(Madonna della Grotta, foto Pino Santoro)
(Madonna della Grotta, foto Pino Santoro)
Questa proposta attribuzione
cronologica con i caratteri gotici dell’epigrafe, ed oltre tutto con i
caratteri stilistici degli affreschi sia della parte superiore della chiesa,
sia di quelli ora scoperti nella grotta. La scollatura della veste del Bambino
dell’affresco che è nella grotta, rettangolare e limitata da un sottile orlo
oscuro è simile a quella dell’angelo della Natività affrescata nella chiesa
superiore di Assisi ed attribuita ad un seguace di Cimabue.
Vi è nello stesso l’aureola
incisa a raggiera e certa durezza, cioè una prevalenza di disegno, nei
contorni, sul colore se non sui volumi.
Il viso dello stesso bambino
tondeggiante con capelli aderenti ed espressione matura, si rifà ai tipi giotteschi,
vedi Madonna d’Ognissanti nella Galleria degli Uffizi. Il nimbo cruciato è
simile a quello che è nella Fuga in Egitto dell’Arena di Padova.
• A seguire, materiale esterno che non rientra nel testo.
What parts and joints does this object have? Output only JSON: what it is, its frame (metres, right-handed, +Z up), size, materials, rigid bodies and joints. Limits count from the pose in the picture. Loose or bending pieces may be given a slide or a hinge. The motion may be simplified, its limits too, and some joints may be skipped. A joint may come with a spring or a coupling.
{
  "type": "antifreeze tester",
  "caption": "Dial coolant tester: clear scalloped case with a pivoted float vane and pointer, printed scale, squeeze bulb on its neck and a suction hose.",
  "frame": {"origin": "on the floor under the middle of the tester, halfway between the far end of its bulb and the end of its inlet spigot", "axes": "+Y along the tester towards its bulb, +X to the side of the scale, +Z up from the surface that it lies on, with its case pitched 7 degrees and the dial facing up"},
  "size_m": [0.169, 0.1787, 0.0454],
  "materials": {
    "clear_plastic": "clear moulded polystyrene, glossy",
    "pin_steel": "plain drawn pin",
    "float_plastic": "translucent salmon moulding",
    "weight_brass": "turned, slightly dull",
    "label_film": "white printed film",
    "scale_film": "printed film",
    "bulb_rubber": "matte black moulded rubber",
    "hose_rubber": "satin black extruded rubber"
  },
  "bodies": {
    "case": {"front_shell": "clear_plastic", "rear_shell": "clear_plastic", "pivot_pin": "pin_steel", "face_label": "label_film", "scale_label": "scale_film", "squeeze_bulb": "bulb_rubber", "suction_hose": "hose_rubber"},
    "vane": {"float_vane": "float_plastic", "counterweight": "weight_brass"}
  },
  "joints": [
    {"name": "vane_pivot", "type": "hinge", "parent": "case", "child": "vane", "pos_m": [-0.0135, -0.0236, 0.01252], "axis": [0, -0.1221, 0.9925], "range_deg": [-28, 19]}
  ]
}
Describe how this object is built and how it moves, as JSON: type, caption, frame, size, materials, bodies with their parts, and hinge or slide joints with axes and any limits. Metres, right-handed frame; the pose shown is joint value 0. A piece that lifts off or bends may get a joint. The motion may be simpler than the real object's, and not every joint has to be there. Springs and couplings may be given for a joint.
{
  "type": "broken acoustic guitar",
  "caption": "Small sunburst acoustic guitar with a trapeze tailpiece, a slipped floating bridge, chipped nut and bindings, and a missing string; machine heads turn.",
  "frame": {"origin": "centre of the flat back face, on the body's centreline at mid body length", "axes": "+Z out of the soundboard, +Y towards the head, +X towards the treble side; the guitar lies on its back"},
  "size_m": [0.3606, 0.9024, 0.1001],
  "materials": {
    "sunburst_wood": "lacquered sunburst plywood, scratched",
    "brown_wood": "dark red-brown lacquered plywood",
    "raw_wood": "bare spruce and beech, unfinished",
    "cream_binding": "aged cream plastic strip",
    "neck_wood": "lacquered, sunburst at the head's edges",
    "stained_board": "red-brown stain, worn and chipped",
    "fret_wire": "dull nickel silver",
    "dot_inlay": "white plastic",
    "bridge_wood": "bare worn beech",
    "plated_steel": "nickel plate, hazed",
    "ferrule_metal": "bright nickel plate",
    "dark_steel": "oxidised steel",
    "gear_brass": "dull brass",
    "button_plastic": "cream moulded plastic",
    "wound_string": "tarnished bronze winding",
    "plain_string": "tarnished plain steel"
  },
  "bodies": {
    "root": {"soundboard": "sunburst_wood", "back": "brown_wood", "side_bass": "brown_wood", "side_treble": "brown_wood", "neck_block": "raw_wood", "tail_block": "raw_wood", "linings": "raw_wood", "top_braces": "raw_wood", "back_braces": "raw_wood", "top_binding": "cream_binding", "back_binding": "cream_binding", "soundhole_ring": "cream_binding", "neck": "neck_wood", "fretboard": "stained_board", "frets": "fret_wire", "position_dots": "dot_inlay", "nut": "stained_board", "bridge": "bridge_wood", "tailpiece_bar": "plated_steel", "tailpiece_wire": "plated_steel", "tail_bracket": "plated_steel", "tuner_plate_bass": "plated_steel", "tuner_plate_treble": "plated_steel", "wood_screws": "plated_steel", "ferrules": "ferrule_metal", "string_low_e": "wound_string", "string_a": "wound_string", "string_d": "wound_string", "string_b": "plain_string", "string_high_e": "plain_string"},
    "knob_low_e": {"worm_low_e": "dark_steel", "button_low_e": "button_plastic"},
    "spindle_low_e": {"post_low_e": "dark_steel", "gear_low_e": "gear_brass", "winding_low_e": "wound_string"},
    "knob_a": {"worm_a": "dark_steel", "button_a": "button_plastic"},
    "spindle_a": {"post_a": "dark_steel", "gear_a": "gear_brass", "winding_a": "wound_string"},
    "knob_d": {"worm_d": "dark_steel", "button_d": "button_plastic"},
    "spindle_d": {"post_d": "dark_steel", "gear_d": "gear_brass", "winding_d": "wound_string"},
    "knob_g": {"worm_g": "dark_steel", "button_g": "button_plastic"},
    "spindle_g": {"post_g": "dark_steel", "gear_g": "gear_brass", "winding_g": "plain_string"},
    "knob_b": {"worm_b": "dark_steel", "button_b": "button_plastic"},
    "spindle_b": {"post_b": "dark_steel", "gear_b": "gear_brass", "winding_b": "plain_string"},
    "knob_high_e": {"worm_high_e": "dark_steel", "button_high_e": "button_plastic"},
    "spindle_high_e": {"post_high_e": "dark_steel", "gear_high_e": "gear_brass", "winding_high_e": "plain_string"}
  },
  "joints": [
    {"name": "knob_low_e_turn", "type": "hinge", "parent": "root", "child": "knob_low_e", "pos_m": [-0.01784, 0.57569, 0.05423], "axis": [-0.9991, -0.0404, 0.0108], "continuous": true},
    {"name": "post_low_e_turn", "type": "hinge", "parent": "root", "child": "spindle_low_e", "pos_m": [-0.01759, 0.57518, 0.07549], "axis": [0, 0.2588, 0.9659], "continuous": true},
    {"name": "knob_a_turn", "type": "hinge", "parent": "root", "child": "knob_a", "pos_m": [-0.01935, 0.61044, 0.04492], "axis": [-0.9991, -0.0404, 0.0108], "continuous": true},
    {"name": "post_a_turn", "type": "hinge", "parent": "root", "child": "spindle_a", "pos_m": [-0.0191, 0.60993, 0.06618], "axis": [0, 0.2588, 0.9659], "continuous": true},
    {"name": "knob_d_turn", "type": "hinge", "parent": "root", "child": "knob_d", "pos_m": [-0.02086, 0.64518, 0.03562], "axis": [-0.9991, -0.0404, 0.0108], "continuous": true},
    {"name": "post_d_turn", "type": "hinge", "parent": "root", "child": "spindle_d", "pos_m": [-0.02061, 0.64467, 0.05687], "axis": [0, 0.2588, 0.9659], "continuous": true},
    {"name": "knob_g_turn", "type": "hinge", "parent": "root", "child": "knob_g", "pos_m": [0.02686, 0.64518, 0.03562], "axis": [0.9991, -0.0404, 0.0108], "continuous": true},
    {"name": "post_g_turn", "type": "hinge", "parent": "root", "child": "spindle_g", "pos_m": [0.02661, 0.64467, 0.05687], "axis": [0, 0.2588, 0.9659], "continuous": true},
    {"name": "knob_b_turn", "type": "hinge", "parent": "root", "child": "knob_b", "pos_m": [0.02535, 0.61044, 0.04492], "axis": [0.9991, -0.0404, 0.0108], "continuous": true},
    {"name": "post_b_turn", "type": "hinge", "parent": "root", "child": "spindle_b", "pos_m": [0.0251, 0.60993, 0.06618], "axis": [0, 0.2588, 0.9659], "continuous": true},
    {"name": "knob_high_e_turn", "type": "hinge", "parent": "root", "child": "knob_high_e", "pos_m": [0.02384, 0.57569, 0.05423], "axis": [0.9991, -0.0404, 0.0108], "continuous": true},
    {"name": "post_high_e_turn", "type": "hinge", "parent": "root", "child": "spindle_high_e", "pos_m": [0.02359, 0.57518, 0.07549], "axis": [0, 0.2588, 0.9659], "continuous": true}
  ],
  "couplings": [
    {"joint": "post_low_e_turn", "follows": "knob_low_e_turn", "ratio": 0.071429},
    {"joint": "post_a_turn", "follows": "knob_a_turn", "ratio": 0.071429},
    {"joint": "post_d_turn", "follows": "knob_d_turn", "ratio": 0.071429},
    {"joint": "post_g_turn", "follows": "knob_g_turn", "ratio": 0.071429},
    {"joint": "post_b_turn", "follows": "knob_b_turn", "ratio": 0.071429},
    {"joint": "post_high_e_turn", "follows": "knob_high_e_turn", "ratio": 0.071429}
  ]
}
La croce del
nimbo, determinata da doppia linea per lato ed ornata negli spazi è quasi
simile a quella del Gesù del <<Noli me tangere>> della stessa Arena
di Padova, dipinti di Giotto.
Architetto quindi e pittore
dovettero essersi bene intesi in un discorso complesso sui progressi dell’arte
nell’Italia centrale. Discorso possibile se si considera che gli Angioini di
Napoli e quelli di Taranto erano impegnati politicamente con Roma e con la
Toscana proprio in quel periodo al quale può andare attribuita questa chiesa.
Perché si elevò questa
chiesa e da chi fu officiata non è facile accertarlo. Oggi essa è inclusa tra i
locali di una masseria, ma nessuno di questi locali sembra sia della sua stessa
epoca e sia stato ambiente di un monastero o convento di religiosi. È nella
tradizione orale che sia stata una chiesa officiata dai Basiliani, ma niente lo
conferma, nemmeno la presenza dell’immagine di Sant’Antonio Abate assai diffusa
anche in ambienti non basiliani della regione.
Un’antica memoria che parla
della vita dei Domenicani in Brindisi, fuori dal centro urbano, accanto alla
chiesa ora detta del Cristo, anch’essa ad una sola navata, in capanne di
frasche e di paglia, fa supporre che anche questa chiesa sia stata officiata,
forse per pochissimo tempo, dai Domenicani. Lo potrebbe confermare l’affresco
di un santo, nella chiesa superiore sulla parete sinistra nella penultima
campata, vestito, per quel che sembra, con abiti domenicani e con cartiglio
aperto ed illeggibile nella sinistra, benedicente però alla greca.
La chiesa fu meta di
pellegrinaggi. Sull’affresco che rappresenta S. Antonio Abate sul pilastro
sinistro al lato dell’abside, vi sono vari graffiti di pellegrini; in uno si
legge: aprele 1473 fuit processio… Si andava in primavera a S. Maria della
Grotta dai vari centri vicini.
Il capitolo della chiesa
matrice di Ceglie nel secolo XVI era patrono della chiesa e delle terre
adiacenti, e varie carte parlano delle rendite devozionali che questa chiesa
offriva annualmente. Nel 1565 l’arcivescovo Bovio la trovò in possesso
dell’arciprete di Ceglie con l’obbligo di alcune decime alla Mensa
Arcivescovile e due messe alla settimana. In seguito divenne quel che oggi è:
ovile nella prima parte e nella grotta, deposito per foraggi nella parte
mediana, stalla nell’ultima parte. È sempre però Santa Maria il suo nome.